## GOAL OF THE EXERCISE:
Select lines where the word "materials" appears.

## MATERIAL PROVIDED:
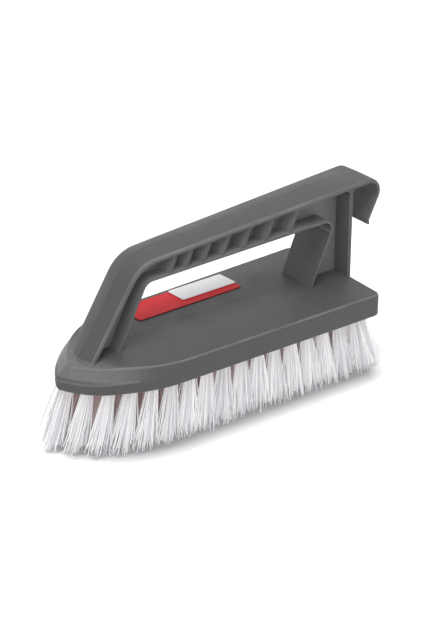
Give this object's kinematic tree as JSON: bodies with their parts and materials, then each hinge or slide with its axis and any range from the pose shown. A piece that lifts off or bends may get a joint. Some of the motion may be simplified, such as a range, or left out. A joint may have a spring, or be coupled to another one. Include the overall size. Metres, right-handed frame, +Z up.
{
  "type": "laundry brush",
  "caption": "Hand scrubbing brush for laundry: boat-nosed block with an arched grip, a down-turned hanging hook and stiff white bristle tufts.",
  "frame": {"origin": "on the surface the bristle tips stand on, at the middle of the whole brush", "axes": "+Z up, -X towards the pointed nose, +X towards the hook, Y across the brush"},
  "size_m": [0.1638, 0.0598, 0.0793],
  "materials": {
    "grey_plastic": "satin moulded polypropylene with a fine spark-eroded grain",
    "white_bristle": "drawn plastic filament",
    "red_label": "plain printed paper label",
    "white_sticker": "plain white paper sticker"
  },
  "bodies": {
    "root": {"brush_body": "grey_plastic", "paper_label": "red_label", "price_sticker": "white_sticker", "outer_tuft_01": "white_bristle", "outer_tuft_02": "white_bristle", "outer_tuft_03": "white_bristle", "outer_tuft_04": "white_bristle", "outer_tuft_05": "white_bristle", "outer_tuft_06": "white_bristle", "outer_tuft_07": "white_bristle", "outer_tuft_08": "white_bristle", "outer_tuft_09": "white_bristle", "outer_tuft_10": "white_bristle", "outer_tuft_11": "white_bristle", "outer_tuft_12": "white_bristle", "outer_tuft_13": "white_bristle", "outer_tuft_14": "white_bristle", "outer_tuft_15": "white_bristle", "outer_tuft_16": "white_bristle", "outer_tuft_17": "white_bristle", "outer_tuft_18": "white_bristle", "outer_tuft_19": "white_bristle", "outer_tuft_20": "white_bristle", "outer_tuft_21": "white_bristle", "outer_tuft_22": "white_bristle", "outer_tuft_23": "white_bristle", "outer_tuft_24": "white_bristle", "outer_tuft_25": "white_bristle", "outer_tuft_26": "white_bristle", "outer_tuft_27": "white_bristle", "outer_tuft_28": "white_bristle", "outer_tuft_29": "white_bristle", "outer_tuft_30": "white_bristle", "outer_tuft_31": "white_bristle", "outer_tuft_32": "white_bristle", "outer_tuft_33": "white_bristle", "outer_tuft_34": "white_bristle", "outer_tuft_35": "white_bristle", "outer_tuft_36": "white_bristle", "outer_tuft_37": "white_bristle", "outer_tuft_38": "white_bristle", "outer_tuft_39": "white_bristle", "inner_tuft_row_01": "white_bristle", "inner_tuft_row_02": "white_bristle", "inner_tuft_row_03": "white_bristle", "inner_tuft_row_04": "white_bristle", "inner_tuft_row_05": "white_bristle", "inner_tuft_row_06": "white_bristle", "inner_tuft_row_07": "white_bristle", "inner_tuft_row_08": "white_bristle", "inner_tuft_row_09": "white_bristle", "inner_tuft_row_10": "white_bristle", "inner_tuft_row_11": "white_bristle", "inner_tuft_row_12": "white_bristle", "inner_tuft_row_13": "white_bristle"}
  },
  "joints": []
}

## RESPONSE:
Give this object's kinematic tree as JSON: bodies with their parts and materials, then each hinge or slide with its axis and any range from the pose shown. A piece that lifts off or bends may get a joint. Some of the motion may be simplified, such as a range, or left out. A joint may have a spring, or be coupled to another one. Include the overall size. Metres, right-handed frame, +Z up.
  "materials": {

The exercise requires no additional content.